Exercise: Gather every line holding the string "from".
┌──
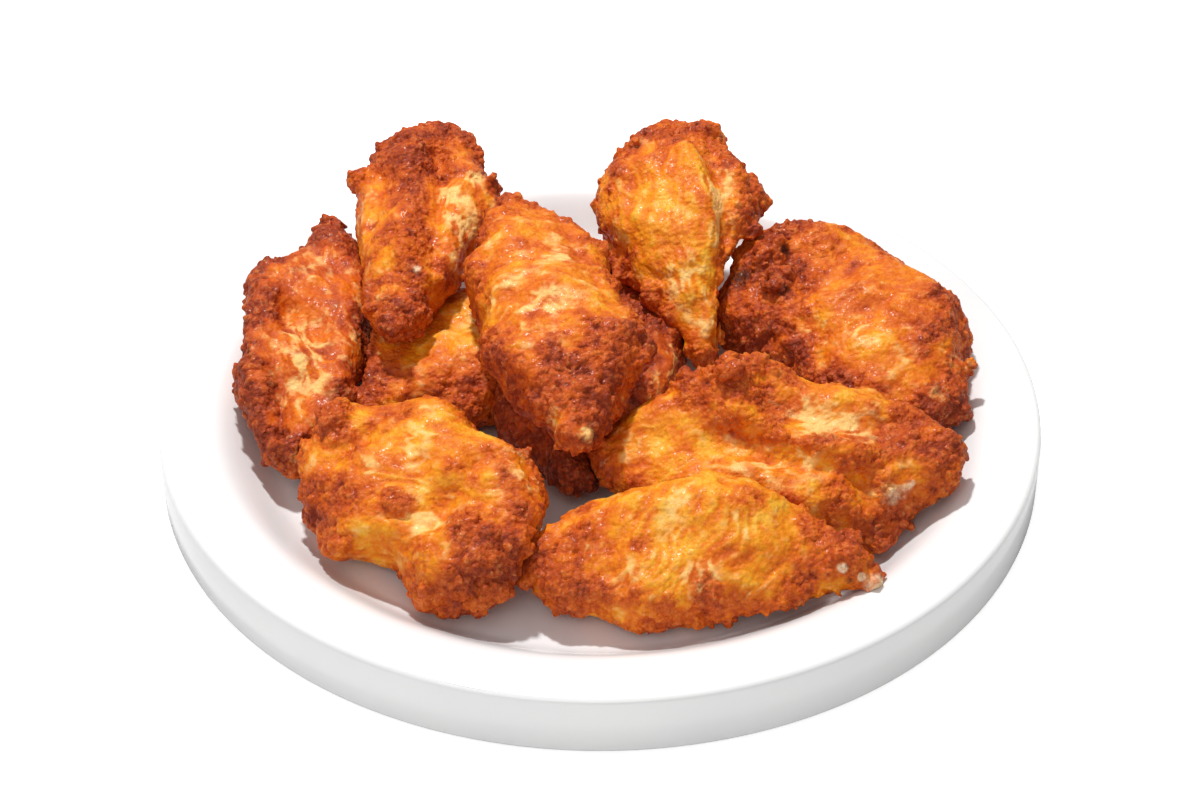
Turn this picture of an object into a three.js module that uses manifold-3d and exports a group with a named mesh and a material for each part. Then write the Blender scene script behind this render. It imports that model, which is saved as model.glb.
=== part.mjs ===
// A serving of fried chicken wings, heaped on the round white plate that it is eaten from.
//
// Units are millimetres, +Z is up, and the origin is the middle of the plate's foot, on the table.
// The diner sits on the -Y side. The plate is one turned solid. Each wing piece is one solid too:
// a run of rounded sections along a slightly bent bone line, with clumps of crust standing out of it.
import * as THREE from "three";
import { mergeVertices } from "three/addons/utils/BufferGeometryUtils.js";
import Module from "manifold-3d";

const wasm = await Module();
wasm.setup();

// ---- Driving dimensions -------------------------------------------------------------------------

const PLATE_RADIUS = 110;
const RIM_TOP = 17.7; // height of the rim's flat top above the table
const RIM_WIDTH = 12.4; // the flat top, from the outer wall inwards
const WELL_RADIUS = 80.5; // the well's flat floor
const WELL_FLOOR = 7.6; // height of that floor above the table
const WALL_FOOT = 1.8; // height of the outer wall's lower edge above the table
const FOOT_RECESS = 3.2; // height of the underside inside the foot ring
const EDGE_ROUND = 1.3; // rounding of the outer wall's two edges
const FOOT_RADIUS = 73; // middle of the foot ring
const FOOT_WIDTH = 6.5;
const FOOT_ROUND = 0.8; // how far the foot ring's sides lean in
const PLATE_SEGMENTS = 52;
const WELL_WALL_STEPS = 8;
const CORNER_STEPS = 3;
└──
┌──
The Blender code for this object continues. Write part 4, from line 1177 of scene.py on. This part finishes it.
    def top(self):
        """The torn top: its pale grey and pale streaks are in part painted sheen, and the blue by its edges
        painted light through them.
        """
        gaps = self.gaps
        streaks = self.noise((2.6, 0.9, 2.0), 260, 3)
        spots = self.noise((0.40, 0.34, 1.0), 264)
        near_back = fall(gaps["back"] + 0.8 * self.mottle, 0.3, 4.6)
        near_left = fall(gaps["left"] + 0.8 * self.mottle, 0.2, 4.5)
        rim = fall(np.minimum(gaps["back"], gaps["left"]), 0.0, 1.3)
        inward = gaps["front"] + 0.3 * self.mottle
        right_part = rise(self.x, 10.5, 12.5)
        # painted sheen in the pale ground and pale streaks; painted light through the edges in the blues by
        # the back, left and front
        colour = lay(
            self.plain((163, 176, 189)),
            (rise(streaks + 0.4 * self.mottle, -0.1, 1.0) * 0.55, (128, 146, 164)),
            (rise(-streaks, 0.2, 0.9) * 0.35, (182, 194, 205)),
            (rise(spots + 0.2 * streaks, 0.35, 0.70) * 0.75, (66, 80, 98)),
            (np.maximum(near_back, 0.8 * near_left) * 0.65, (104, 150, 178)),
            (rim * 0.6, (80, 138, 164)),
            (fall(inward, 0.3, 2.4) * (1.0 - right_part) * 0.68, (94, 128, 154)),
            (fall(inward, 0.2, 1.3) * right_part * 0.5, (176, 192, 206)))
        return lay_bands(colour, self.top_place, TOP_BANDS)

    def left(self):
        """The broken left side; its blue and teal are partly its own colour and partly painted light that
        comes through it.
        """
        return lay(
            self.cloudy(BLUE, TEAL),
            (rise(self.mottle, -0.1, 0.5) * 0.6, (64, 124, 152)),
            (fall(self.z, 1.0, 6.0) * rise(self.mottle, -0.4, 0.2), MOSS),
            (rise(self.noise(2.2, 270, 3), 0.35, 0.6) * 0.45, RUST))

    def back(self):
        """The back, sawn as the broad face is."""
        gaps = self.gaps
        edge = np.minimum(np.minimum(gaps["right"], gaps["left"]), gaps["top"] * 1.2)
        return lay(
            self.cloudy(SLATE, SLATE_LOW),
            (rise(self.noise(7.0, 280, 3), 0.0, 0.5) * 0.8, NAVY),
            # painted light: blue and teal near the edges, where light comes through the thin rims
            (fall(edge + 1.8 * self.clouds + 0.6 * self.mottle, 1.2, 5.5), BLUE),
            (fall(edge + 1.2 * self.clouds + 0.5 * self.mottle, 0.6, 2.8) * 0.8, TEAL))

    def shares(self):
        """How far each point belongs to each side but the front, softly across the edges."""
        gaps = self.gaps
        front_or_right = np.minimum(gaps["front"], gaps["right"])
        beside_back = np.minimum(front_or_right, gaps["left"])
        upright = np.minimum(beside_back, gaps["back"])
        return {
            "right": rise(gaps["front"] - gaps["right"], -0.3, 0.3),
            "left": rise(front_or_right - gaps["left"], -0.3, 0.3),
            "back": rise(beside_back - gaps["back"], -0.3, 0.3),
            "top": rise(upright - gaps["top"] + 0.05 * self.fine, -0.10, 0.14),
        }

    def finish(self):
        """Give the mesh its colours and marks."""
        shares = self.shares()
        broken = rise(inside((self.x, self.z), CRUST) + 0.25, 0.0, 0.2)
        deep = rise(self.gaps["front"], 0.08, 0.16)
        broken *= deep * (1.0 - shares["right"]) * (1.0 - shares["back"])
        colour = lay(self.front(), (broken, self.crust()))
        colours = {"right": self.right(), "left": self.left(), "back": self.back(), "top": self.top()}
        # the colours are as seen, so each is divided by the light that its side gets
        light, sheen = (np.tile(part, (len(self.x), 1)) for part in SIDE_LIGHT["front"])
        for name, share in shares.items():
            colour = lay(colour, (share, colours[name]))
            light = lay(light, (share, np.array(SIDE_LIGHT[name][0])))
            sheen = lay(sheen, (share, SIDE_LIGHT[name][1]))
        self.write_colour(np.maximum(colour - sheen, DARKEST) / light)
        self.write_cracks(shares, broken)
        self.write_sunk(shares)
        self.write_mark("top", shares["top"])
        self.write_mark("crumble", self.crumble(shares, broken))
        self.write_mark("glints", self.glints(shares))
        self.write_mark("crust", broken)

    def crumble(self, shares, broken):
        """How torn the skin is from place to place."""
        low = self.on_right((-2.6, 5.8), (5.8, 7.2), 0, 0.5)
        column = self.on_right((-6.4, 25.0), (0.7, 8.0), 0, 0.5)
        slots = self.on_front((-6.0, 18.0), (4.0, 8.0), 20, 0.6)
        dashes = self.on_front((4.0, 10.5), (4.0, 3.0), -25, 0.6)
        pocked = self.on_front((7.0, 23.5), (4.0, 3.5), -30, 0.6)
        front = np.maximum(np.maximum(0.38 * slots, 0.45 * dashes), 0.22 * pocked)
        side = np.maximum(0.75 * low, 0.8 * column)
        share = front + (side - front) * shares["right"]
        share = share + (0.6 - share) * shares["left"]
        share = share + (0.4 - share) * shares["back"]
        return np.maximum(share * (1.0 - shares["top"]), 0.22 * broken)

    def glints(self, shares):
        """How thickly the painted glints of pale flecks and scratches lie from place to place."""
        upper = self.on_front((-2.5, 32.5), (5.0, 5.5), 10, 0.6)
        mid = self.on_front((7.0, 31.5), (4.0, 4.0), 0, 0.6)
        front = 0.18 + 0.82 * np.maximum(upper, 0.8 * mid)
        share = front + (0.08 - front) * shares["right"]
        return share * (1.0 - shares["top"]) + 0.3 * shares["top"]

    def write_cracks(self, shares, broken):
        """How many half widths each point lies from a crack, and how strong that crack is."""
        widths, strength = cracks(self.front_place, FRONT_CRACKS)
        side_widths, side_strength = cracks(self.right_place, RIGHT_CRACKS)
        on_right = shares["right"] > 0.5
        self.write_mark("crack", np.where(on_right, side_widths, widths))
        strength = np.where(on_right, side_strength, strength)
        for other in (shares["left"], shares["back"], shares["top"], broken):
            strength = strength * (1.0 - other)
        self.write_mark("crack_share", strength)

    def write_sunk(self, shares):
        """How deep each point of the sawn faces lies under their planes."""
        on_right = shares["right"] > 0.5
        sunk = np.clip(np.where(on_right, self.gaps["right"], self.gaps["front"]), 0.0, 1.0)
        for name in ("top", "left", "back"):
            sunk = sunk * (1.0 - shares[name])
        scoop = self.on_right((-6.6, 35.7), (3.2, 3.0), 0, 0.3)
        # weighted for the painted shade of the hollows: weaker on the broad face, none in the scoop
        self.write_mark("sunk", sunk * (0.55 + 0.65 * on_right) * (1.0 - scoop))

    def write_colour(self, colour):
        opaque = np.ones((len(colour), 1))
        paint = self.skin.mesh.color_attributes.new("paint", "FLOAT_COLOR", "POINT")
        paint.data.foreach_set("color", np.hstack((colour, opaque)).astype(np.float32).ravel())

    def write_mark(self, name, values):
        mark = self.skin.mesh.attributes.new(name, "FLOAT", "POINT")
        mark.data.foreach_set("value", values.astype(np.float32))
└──
┌──
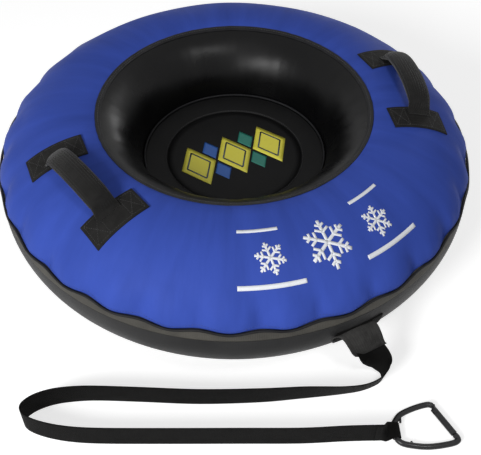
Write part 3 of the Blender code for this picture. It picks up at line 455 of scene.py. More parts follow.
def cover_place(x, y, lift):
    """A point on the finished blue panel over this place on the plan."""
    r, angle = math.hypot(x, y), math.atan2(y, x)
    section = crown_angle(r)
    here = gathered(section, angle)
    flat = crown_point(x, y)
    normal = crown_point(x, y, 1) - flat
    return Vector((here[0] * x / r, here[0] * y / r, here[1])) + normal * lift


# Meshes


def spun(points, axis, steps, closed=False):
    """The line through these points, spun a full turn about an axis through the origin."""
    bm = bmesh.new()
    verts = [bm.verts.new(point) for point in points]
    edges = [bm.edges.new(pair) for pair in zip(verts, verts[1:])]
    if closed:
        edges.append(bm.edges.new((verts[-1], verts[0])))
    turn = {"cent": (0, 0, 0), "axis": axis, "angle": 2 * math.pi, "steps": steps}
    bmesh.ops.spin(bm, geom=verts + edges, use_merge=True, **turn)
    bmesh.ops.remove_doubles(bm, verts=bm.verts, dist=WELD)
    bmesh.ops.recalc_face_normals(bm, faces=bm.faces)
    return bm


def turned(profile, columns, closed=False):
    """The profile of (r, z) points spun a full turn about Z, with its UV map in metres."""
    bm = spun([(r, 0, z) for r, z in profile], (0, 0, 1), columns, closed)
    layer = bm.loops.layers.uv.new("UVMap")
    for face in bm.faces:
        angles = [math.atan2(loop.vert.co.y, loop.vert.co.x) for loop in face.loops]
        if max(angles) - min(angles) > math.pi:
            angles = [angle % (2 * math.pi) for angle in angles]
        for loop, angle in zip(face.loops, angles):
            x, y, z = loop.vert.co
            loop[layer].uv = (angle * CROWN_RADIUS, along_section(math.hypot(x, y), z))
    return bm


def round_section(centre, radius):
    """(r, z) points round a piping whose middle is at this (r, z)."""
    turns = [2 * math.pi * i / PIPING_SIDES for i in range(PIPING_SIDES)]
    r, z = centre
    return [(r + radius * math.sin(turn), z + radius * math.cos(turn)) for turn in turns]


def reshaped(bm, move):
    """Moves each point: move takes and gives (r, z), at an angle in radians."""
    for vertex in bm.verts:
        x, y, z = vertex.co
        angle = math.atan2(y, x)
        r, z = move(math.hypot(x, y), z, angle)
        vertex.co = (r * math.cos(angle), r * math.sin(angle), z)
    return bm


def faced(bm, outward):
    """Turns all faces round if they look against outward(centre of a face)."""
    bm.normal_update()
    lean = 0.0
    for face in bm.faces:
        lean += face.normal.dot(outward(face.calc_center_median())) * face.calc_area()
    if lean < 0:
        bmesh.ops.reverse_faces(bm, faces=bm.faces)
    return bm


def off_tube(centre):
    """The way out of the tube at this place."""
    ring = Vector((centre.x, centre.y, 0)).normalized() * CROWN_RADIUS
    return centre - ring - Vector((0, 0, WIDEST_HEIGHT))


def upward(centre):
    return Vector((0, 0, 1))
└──
Written solution:
// A serving of fried chicken wings, heaped on the round white plate that it is eaten from.
import * as THREE from "three";
import { mergeVertices } from "three/addons/utils/BufferGeometryUtils.js";
import Module from "manifold-3d";
const RIM_WIDTH = 12.4; // the flat top, from the outer wall inwards
The Blender code for this object continues. Write part 4, from line 1177 of scene.py on. This part finishes it.
        """How torn the skin is from place to place."""
        """How thickly the painted glints of pale flecks and scratches lie from place to place."""
        """How many half widths each point lies from a crack, and how strong that crack is."""